— START OF LISTED ENTRIES —

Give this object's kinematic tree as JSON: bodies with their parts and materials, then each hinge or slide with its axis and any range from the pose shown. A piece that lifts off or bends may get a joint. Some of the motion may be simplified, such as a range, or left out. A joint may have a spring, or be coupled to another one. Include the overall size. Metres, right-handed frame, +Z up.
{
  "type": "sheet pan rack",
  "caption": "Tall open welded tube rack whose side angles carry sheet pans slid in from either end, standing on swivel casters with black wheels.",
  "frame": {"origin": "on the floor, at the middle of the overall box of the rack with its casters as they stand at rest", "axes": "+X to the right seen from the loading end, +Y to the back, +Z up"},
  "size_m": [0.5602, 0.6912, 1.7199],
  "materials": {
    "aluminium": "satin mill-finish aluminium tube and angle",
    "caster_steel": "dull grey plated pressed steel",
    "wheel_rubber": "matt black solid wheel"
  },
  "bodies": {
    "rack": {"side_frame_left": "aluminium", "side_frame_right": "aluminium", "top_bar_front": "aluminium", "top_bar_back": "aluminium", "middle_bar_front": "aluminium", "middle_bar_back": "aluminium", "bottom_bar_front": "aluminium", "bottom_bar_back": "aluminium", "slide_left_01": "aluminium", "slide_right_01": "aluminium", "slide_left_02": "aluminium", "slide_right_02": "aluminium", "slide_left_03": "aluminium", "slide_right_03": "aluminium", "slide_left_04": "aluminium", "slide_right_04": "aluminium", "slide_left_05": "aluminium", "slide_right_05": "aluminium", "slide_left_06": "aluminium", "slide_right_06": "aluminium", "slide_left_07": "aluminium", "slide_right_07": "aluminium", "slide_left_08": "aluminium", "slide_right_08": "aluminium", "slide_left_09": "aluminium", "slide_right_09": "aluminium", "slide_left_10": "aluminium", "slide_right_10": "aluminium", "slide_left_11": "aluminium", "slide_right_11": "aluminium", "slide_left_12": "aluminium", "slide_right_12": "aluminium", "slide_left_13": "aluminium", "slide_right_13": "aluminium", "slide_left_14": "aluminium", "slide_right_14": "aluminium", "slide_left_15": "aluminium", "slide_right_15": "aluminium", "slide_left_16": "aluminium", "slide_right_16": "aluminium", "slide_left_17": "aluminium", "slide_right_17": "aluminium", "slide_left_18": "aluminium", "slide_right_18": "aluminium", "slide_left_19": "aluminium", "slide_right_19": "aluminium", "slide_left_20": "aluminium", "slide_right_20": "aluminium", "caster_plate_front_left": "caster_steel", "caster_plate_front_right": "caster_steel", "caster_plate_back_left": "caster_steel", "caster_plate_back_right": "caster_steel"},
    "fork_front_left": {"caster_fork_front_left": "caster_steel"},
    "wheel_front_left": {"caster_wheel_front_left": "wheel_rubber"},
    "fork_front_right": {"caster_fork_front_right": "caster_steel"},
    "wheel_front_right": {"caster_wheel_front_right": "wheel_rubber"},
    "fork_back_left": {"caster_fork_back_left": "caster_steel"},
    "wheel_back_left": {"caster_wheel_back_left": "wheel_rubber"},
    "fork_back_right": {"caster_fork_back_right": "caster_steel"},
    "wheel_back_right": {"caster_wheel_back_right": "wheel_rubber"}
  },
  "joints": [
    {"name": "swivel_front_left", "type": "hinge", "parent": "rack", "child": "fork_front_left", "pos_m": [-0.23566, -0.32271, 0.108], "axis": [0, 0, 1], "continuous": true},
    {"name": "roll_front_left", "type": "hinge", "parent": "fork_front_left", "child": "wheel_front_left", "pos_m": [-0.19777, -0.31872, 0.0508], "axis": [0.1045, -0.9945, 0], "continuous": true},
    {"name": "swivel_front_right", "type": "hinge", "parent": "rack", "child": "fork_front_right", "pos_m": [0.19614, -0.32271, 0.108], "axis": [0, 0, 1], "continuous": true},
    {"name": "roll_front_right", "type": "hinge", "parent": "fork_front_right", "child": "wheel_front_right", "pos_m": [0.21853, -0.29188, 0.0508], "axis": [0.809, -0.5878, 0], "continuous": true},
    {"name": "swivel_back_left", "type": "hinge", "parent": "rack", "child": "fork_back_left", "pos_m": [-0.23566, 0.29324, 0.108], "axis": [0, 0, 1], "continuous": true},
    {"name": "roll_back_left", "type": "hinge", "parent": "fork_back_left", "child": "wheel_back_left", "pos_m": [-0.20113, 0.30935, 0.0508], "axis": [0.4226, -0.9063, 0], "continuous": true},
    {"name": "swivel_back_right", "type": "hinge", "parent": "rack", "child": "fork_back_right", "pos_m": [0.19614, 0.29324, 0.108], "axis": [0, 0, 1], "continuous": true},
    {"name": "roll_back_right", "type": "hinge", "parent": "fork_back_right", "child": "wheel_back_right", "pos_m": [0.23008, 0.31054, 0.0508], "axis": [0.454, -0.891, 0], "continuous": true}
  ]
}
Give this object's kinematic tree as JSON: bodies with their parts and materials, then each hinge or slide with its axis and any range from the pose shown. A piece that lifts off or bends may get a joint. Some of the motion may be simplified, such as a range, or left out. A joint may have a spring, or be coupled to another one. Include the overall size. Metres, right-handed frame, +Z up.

— END OF LISTED ENTRIES —

* **SET PROBLEM**
Could you quote the material above in full, exactly as it stands?

* **THE REPLY**
Give this object's kinematic tree as JSON: bodies with their parts and materials, then each hinge or slide with its axis and any range from the pose shown. A piece that lifts off or bends may get a joint. Some of the motion may be simplified, such as a range, or left out. A joint may have a spring, or be coupled to another one. Include the overall size. Metres, right-handed frame, +Z up.
{
  "type": "sheet pan rack",
  "caption": "Tall open welded tube rack whose side angles carry sheet pans slid in from either end, standing on swivel casters with black wheels.",
  "frame": {"origin": "on the floor, at the middle of the overall box of the rack with its casters as they stand at rest", "axes": "+X to the right seen from the loading end, +Y to the back, +Z up"},
  "size_m": [0.5602, 0.6912, 1.7199],
  "materials": {
    "aluminium": "satin mill-finish aluminium tube and angle",
    "caster_steel": "dull grey plated pressed steel",
    "wheel_rubber": "matt black solid wheel"
  },
  "bodies": {
    "rack": {"side_frame_left": "aluminium", "side_frame_right": "aluminium", "top_bar_front": "aluminium", "top_bar_back": "aluminium", "middle_bar_front": "aluminium", "middle_bar_back": "aluminium", "bottom_bar_front": "aluminium", "bottom_bar_back": "aluminium", "slide_left_01": "aluminium", "slide_right_01": "aluminium", "slide_left_02": "aluminium", "slide_right_02": "aluminium", "slide_left_03": "aluminium", "slide_right_03": "aluminium", "slide_left_04": "aluminium", "slide_right_04": "aluminium", "slide_left_05": "aluminium", "slide_right_05": "aluminium", "slide_left_06": "aluminium", "slide_right_06": "aluminium", "slide_left_07": "aluminium", "slide_right_07": "aluminium", "slide_left_08": "aluminium", "slide_right_08": "aluminium", "slide_left_09": "aluminium", "slide_right_09": "aluminium", "slide_left_10": "aluminium", "slide_right_10": "aluminium", "slide_left_11": "aluminium", "slide_right_11": "aluminium", "slide_left_12": "aluminium", "slide_right_12": "aluminium", "slide_left_13": "aluminium", "slide_right_13": "aluminium", "slide_left_14": "aluminium", "slide_right_14": "aluminium", "slide_left_15": "aluminium", "slide_right_15": "aluminium", "slide_left_16": "aluminium", "slide_right_16": "aluminium", "slide_left_17": "aluminium", "slide_right_17": "aluminium", "slide_left_18": "aluminium", "slide_right_18": "aluminium", "slide_left_19": "aluminium", "slide_right_19": "aluminium", "slide_left_20": "aluminium", "slide_right_20": "aluminium", "caster_plate_front_left": "caster_steel", "caster_plate_front_right": "caster_steel", "caster_plate_back_left": "caster_steel", "caster_plate_back_right": "caster_steel"},
    "fork_front_left": {"caster_fork_front_left": "caster_steel"},
    "wheel_front_left": {"caster_wheel_front_left": "wheel_rubber"},
    "fork_front_right": {"caster_fork_front_right": "caster_steel"},
    "wheel_front_right": {"caster_wheel_front_right": "wheel_rubber"},
    "fork_back_left": {"caster_fork_back_left": "caster_steel"},
    "wheel_back_left": {"caster_wheel_back_left": "wheel_rubber"},
    "fork_back_right": {"caster_fork_back_right": "caster_steel"},
    "wheel_back_right": {"caster_wheel_back_right": "wheel_rubber"}
  },
  "joints": [
    {"name": "swivel_front_left", "type": "hinge", "parent": "rack", "child": "fork_front_left", "pos_m": [-0.23566, -0.32271, 0.108], "axis": [0, 0, 1], "continuous": true},
    {"name": "roll_front_left", "type": "hinge", "parent": "fork_front_left", "child": "wheel_front_left", "pos_m": [-0.19777, -0.31872, 0.0508], "axis": [0.1045, -0.9945, 0], "continuous": true},
    {"name": "swivel_front_right", "type": "hinge", "parent": "rack", "child": "fork_front_right", "pos_m": [0.19614, -0.32271, 0.108], "axis": [0, 0, 1], "continuous": true},
    {"name": "roll_front_right", "type": "hinge", "parent": "fork_front_right", "child": "wheel_front_right", "pos_m": [0.21853, -0.29188, 0.0508], "axis": [0.809, -0.5878, 0], "continuous": true},
    {"name": "swivel_back_left", "type": "hinge", "parent": "rack", "child": "fork_back_left", "pos_m": [-0.23566, 0.29324, 0.108], "axis": [0, 0, 1], "continuous": true},
    {"name": "roll_back_left", "type": "hinge", "parent": "fork_back_left", "child": "wheel_back_left", "pos_m": [-0.20113, 0.30935, 0.0508], "axis": [0.4226, -0.9063, 0], "continuous": true},
    {"name": "swivel_back_right", "type": "hinge", "parent": "rack", "child": "fork_back_right", "pos_m": [0.19614, 0.29324, 0.108], "axis": [0, 0, 1], "continuous": true},
    {"name": "roll_back_right", "type": "hinge", "parent": "fork_back_right", "child": "wheel_back_right", "pos_m": [0.23008, 0.31054, 0.0508], "axis": [0.454, -0.891, 0], "continuous": true}
  ]
}
Give this object's kinematic tree as JSON: bodies with their parts and materials, then each hinge or slide with its axis and any range from the pose shown. A piece that lifts off or bends may get a joint. Some of the motion may be simplified, such as a range, or left out. A joint may have a spring, or be coupled to another one. Include the overall size. Metres, right-handed frame, +Z up.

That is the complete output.